Le principal objectif de ce mouvement non violent de protestation est de dénoncer le recours récurrent et abusif par les autorités israéliennes au régime de la détention administrative. Les ordres de détention administrative sont émis par le Commandant militaire israélien en Cisjordanie à partir d’informations tenues secrètes auxquelles ni les détenus, ni leur avocat, n’ont accès. Les détenus peuvent ainsi demeurer emprisonnés sans inculpation ni jugement et sans réelle possibilité de contester leur détention, et ce pour une période de six mois pouvant être renouvelée indéfiniment. Certains détenus administratifs le sont depuis plus de huit ans.
Le régime de la détention administrative, tel qu’il est prévu par le droit israélien et tel qu’il est largement mis en œuvre comme moyen de contrôle de la population palestinienne, viole le droit international des droits de l’Homme ainsi que la quatrième Convention de Genève qui s’applique dans le Territoire palestinien occupé. En effet, les articles 42 et 78 de la Convention exigent que le placement en détention soit une mesure « absolument nécessaire » justifiée par d’« impérieuses raisons de sécurité ». Or en pratique, les autorités israéliennes l’utilisent comme un outil punitif ciblant essentiellement des Palestiniens qui militent contre l’occupation et ne représentent pas une menace impérieuse pour la sécurité d’Israël .
Depuis le début de ce mouvement de grève de la faim, l’administration pénitentiaire israélienne a pris des mesures punitives à plusieurs reprises, en envoyant 40 grévistes à l’isolement et en les transférant plus d’une centaine dans d’autres prisons. Les grévistes de la faim ont également subi des fouilles corporelles et des perquisitions de leurs cellules, certains ont même été battus et brutalisés.
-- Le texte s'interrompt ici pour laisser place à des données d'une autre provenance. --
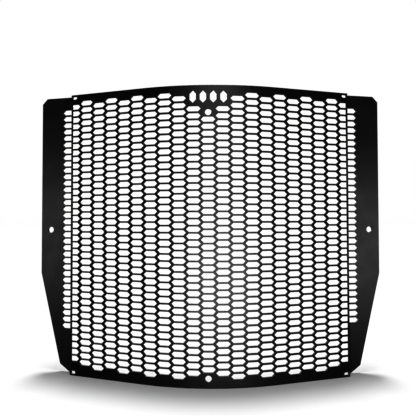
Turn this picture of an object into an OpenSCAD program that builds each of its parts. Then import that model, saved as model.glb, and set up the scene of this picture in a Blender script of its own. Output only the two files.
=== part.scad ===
// Radiator grille guard: a thin steel sheet, rolled across its middle and pierced all over with
// long hexagonal openings, with a set-back mounting wing along each side.
// +X right, +Y to the rear, +Z up; the middle of the bottom edge stands at z = 0.

/* [Sheet] */
// Thickness of the sheet
sheet_t = 2; // [1.5:0.1:2.5]
// Height of the guard
guard_h = 303; // [300:1:320]
// Inside radius of the folds
fold_r = 1; // [0.8:0.1:1.5]

/* [Centre panel] */
// Radius of the rolled middle, on its front face
roll_r = 262; // [240:2:300]
// Angle from the middle to each flat flank
flank_angle = 15; // [12:0.5:18]
// Distance from the middle to the outer fold, along the front face
panel_half_w = 153.5; // [152.5:0.5:155]

/* [Wings] */
// Distance that the sheet runs back between the two folds
step_l = 7.5; // [7:0.1:9]
// Angle of that step to the guard's width
step_angle = 72; // [65:1:80]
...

Un mouvement de grève de la faim massif, fort de plus de 1500 prisonniers, avait déjà mobilisé les prisonniers palestiniens au printemps 2012 - certains l’ayant suivie pendant plusieurs mois au péril de leur vie. Dans un accord conclu le 14 mai 2012, l’administration carcérale israélienne s’engageait à ne recourir à la détention administrative qu’en cas de « circonstances exceptionnelles » comme l’exige le droit international, à ne pas renouveler les ordres de détention des prisonniers administratifs déjà emprisonnés, à améliorer les conditions de détention et à mettre un terme à l’usage abusif de l’isolement. Mais Israël n’a respecté aucun de ces engagements et continue notamment de recourir à la détention administrative de manière abusive, d’où ce nouveau mouvement de grève de la faim.
Nous, associations de défense des droits de l’Homme, demandons au gouvernement français :
– d’appeler Israël, en tant que puissance occupante, au respect de ses obligations vis-à-vis des détenus palestiniens au regard du droit international humanitaire et du droit international des droits de l’Homme ;
– de rappeler aux autorités israéliennes qu’elles se doivent de respecter l’accord du 14 mai 2012 ;
– de faire pression sur les autorités israéliennes pour qu’elles mettent fin à la pratique de la détention administrative.
En vous remerciant de l’attention que vous voudrez bien porter à notre démarche nous vous prions d’agréer, Monsieur le Ministre, l’expression de notre haute considération. Nous vous informons par ailleurs que nous rendrons cette lettre publique et que nous envoyons une copie à Madame Sparacino-Thiellay, ambassadrice pour les droits de l’Homme.